JeffBezanson commented 9 years ago

I think it would allay my fears almost entirely if we don't have a ++= operator. Many people assume, and I really can't blame them, that an operator like += is mutating.

ScottPJones commented 9 years ago

Having the operator might you the chance of optimizing things like CPython did easier...

stevengj commented 9 years ago

It's not really practical to optimize S=""; for s in list; S*=s; end like CPython, regardless of the spelling. Julia doesn't have reference counts, so there's no way for the *(S,s) function to know that it has the only reference to S and hence that S is safe to mutate. The compiler could figure this out in some cases, of course, but the main point of Julia's design is that it doesn't privilege built-in types over user-defined types. Moreover, magical compiler optimizations make it much more difficult to reason about code performance and to predictably design code for good performance (c.f. CPython vs. PyPy). A ++= operator would change nothing about this, and as @JeffBezanson says it would probably encourage people to over-use array concatenation too. See also the discussion in #7052.

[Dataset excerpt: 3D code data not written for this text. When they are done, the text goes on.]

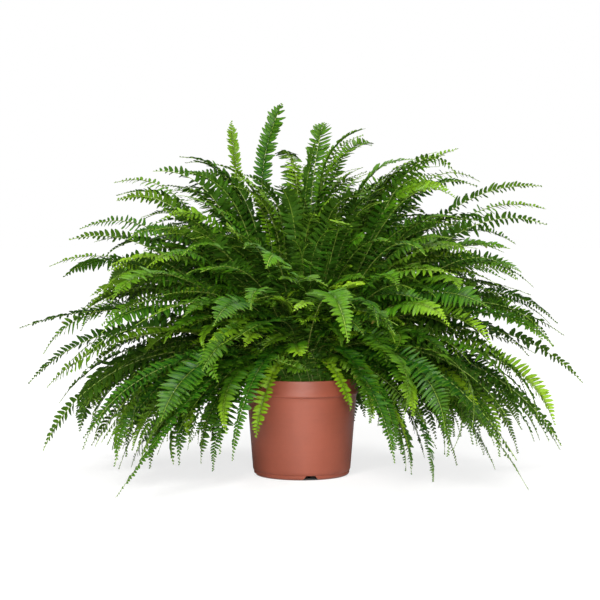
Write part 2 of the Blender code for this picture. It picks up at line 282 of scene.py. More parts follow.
def leaf_group():
    """Colour, gloss and relief of a leaflet from its place on the frond.

    The point attribute leaf_place holds the way along the frond, the way along the leaflet, and the way
    across it from -1 to 1. leaf_kind holds a random number for the leaflet, one for the frond, and how young
    it is.
    """
    name = "Leaflet"
    if name in bpy.data.node_groups:
        return bpy.data.node_groups[name]
    tree, start, end = new_group(
        name,
        (
            ("Deep", "NodeSocketColor", (0.02, 0.1, 0.01, 1)),
            ("Mature", "NodeSocketColor", (0.06, 0.2, 0.02, 1)),
            ("Young", "NodeSocketColor", (0.3, 0.5, 0.03, 1)),
            ("Underside", "NodeSocketColor", (0.1, 0.2, 0.05, 1)),
        ),
        (("Color", "NodeSocketColor"), ("Roughness", "NodeSocketFloat"), ("Height", "NodeSocketFloat")),
    )
    along, out, across = parts_of(tree, "leaf_place")
    chance, frond_chance, youth = parts_of(tree, "leaf_kind")
    under = node(tree, "ShaderNodeAttribute", attribute_name="leaf_under").outputs["Fac"]
    off_rib = maths(tree, "ABSOLUTE", across)
    mottle = mottled(tree, 55.0, 0.35)

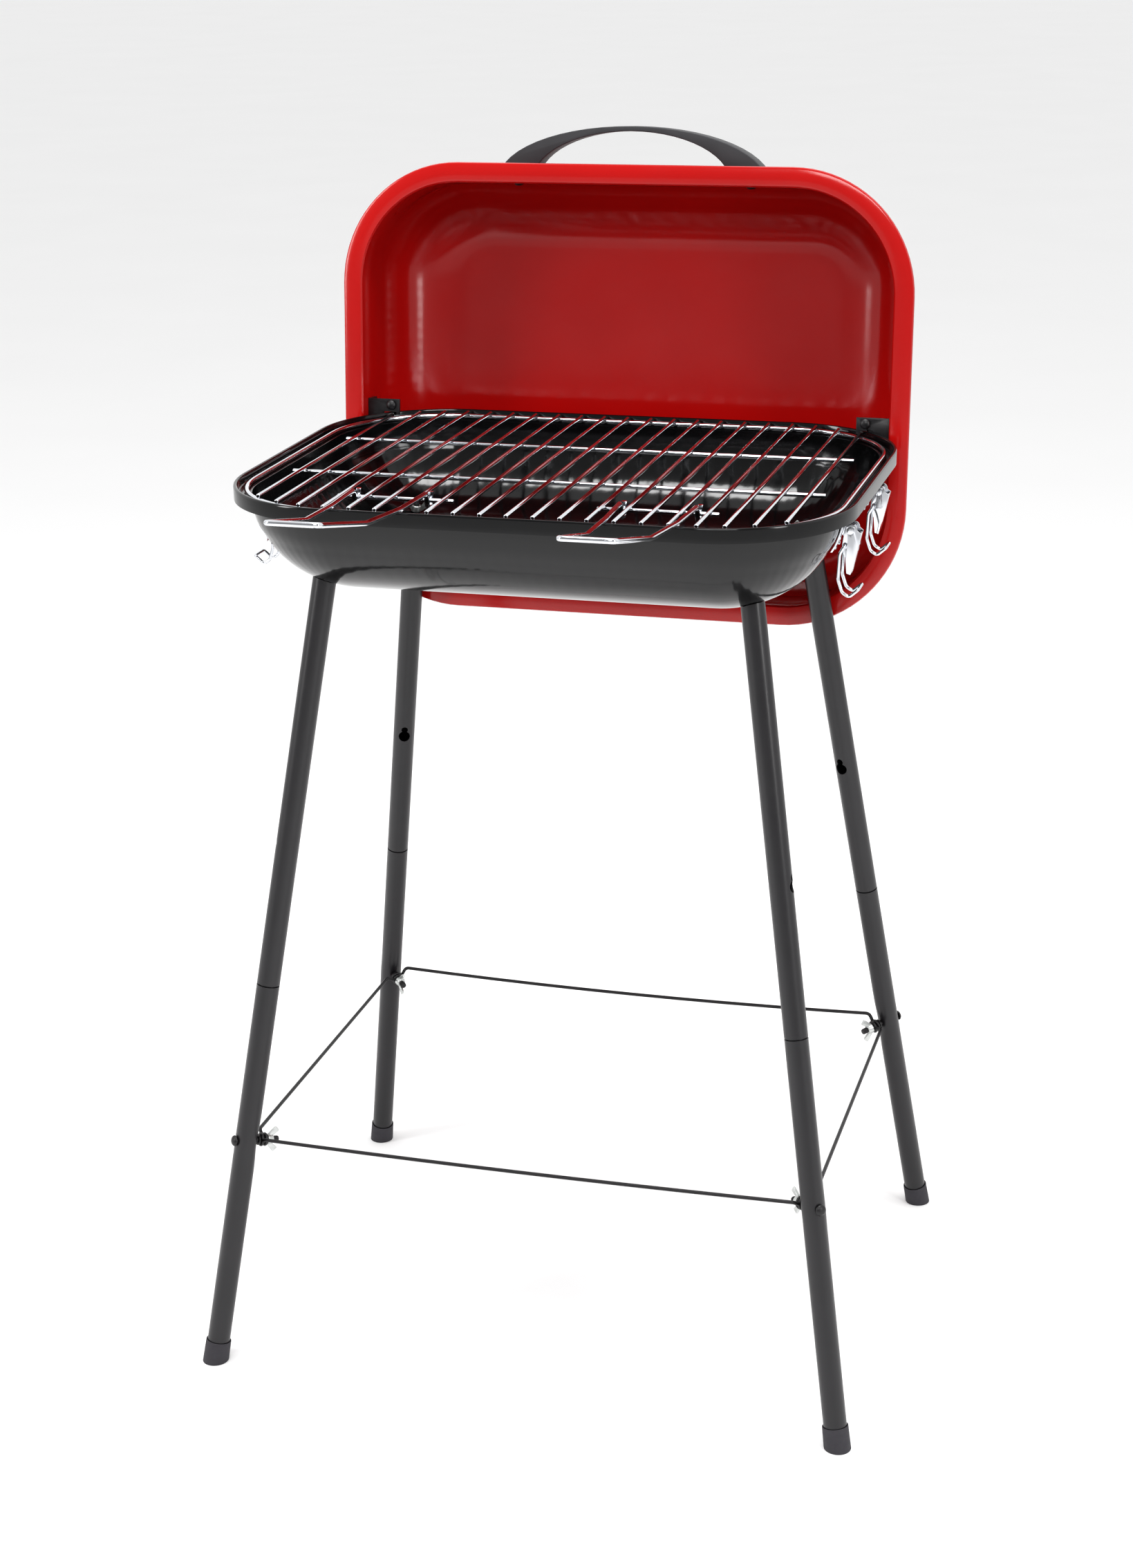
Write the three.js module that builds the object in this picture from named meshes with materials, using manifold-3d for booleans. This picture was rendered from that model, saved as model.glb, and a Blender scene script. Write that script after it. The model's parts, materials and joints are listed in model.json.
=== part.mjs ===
// Portable charcoal grill: a rectangular pressed bowl on four splayed two-piece legs, a wire
// cooking grid with two grips, and a deep lid that hangs on the bowl's rear rim as a wind shield.
// Millimetres, +Z up, +X to the right, +Y to the back. The floor is z = 0.
import * as THREE from "three";
import { mergeVertices } from "three/addons/utils/BufferGeometryUtils.js";
import Module from "manifold-3d";

const wasm = await Module();
wasm.setup();

// ---------- driving dimensions ----------

const GAP = 0.3; // between two pieces that touch
const SHEET = 1.2; // wall of the bowl and the lid

// bowl
const BOWL_LENGTH = 472;
const BOWL_WIDTH = 364;
const CORNER = 99; // corner radius of the rim's outline
const RIM_HEIGHT = 706; // top of the rim above the floor
const BAND_HEIGHT = 11; // turned-down edge of the rim
const RIM_THICK = 3; // folded rim, outside to inside
const LEDGE_DROP = 6.5; // from the rim's top to the ledge that carries the grid
const WALL_INSET = 13; // from the rim's outline to the top of the wall
const BOWL_DEPTH = 81; // rim top to the outside of the bottom

// lid
const LID_OVER = 1.5; // the lid is longer than the bowl, whose rear rim hangs in its mouth
const LID_LENGTH = BOWL_LENGTH + LID_OVER;
const LID_WIDTH = BOWL_WIDTH;
const LID_DEPTH = 100;
const LID_FLANGE = 15; // flat edge round the lid's mouth
const LID_BEND = 57; // radius between the lid's wall and its panel
const LID_LIP = 4; // edge of the flange, turned back
const LID_DROP = 157; // from the rim's top to the lowest edge of the hanging lid
const LID_LOW = RIM_HEIGHT - LID_DROP;
const LID_TILT = THREE.MathUtils.degToRad(5.2); // leans back

// lid handle
const HANDLE_SPAN = 224;
const HANDLE_RISE = 44;
const HANDLE_FOOT = 30;
const HANDLE_WIDE = 20;
const HANDLE_THICK = 4;
const HANDLE_BACK = 38; // from the lid's mouth to the handle's middle

// hooks that carry the lid
const HOOK_SHEET = 2;
const HOOK_BACK = 12; // from the lid's mouth to the hook plate
const HOOK_RISE = 11; // plate above the rim
const HOOK_DROP = 9; // outer leg below the rim's top
const HOOK_GRIP = 2; // inner leg below the rim's top
const HOOK_LEG = 2.8; // width of the inner leg
const HOOK_FLANGE = 16;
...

In any case, I don't see it as a big problem that the optimal code structure in Julia is slightly different from the optimal code structure in CPython. It would be a big problem if it were much harder to get good performance in Julia than in CPython, but join(list) is not particularly hard/convoluted, nor is writing to an IOBuffer().

Note also that Julia is not particular unusual in repeated concatenation being O(n^2); see e.g. Ruby or Go. The fact that concatenation (as opposed to e.g. append!) is never mutating is an easy to understand, predictable, common behavior.